Over the next century, work in other fields was added to that offered by the academic and law departments. The College of Engineering was added in 1894; in 1906, the School of Education; in 1909, the Division of Extension; in 1910, the Graduate School; in 1922, the School of Business Administration; in 1924, the College of Physical Activities; in 1938, the College of Fine Arts; in 1948, the Graduate School of Library Science; in 1950, the Graduate School of Social Work; in 1951, the School of Architecture; in 1965, the School of Communication; in 1970, the Lyndon B. Johnson School of Public Affairs; and in 1976, the School of Nursing. The current organization of the University is described in the previous section.
Until 1895, the University was without a president, the chairman of the faculty being the chief executive officer.
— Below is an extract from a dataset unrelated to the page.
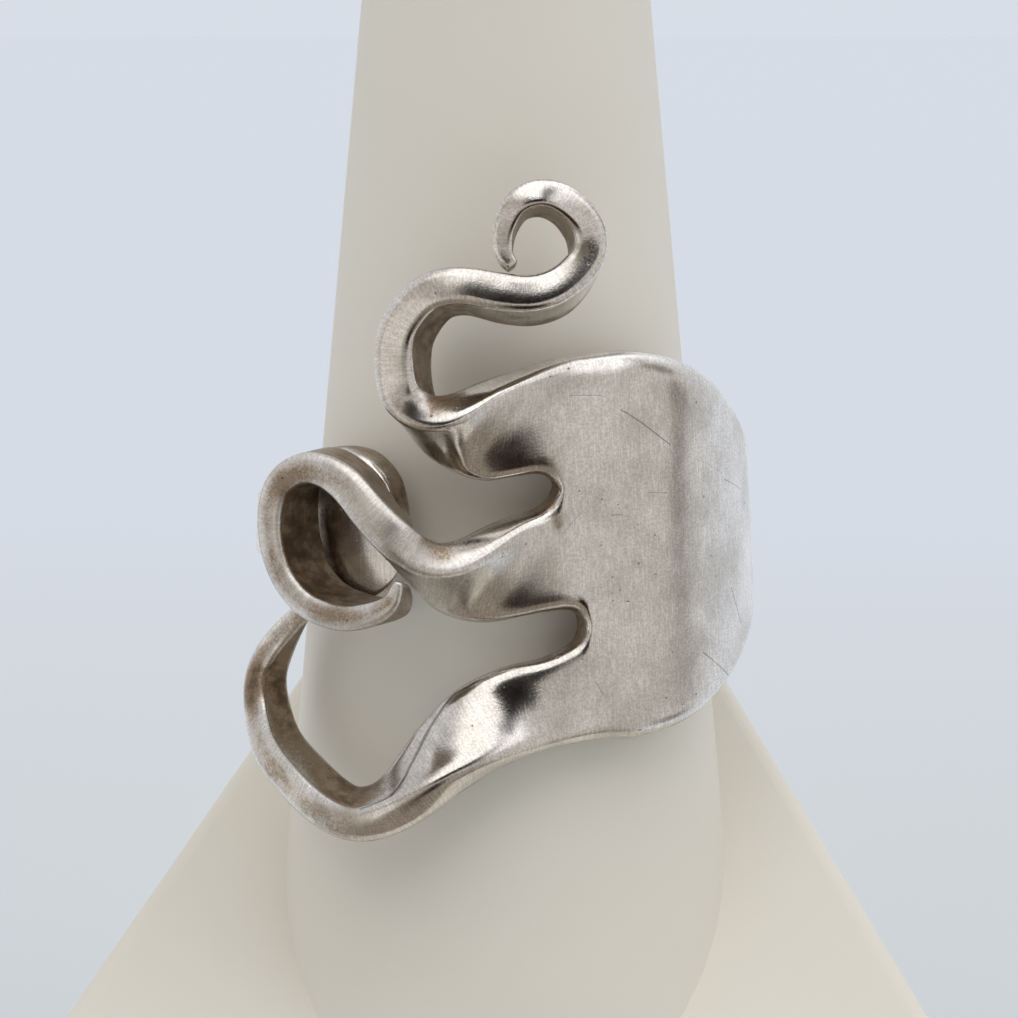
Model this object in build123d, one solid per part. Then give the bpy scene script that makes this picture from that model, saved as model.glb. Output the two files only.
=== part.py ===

Professor J. W. Mallet was chairman for the opening year, 1883-1884; then Professor Leslie Waggener until the summer of 1894; then Professor Thomas S. Miller for 1894-1895. In 1895, the office of president was created, and has been filled as follows:
The University of Texas System is governed by a board of nine regents, selected from different areas of the state, nominated by the governor, and appointed with the advice and consent of the senate. Subject to supervision of the Board of Regents and the authority it has vested in administrative officers, the governance of the University of Texas at Austin is the responsibility of the General Faculty. A complete statement of the duties of the officers and a description of the organization and authority of the General Faculty, the faculties of the colleges and schools, divisions, and departments, are published in the Rules and Regulations of the Board of Regents for the Government of the University of Texas System.
As a public institution, the University of Texas at Austin receives part of its income directly from the state. The constitution prohibits any appropriation from the general revenue for the construction of buildings, but appropriations for equipment and operating expenses have been made by each legislature since 1889. An additional source of income is the Permanent University Fund, which consists of revenue from the two million acres of land in west Texas granted to the University and its branches in 1876 and 1883. The land has been leased since 1884 for grazing and other purposes; since oil production began there in 1923, income from mineral leases and royalties has also been added to the fund. Income earned by the Permanent University Fund is called the Available University Fund. One-third of the Available Fund is dedicated to the support of the Texas A&M University System, and two-thirds to The University of Texas System for operating expenses and permanent improvements.
Fees paid by students are a third source of income, and the proceeds of endowment funds donated by individuals and organizations provide important additional support to research and teaching at the University.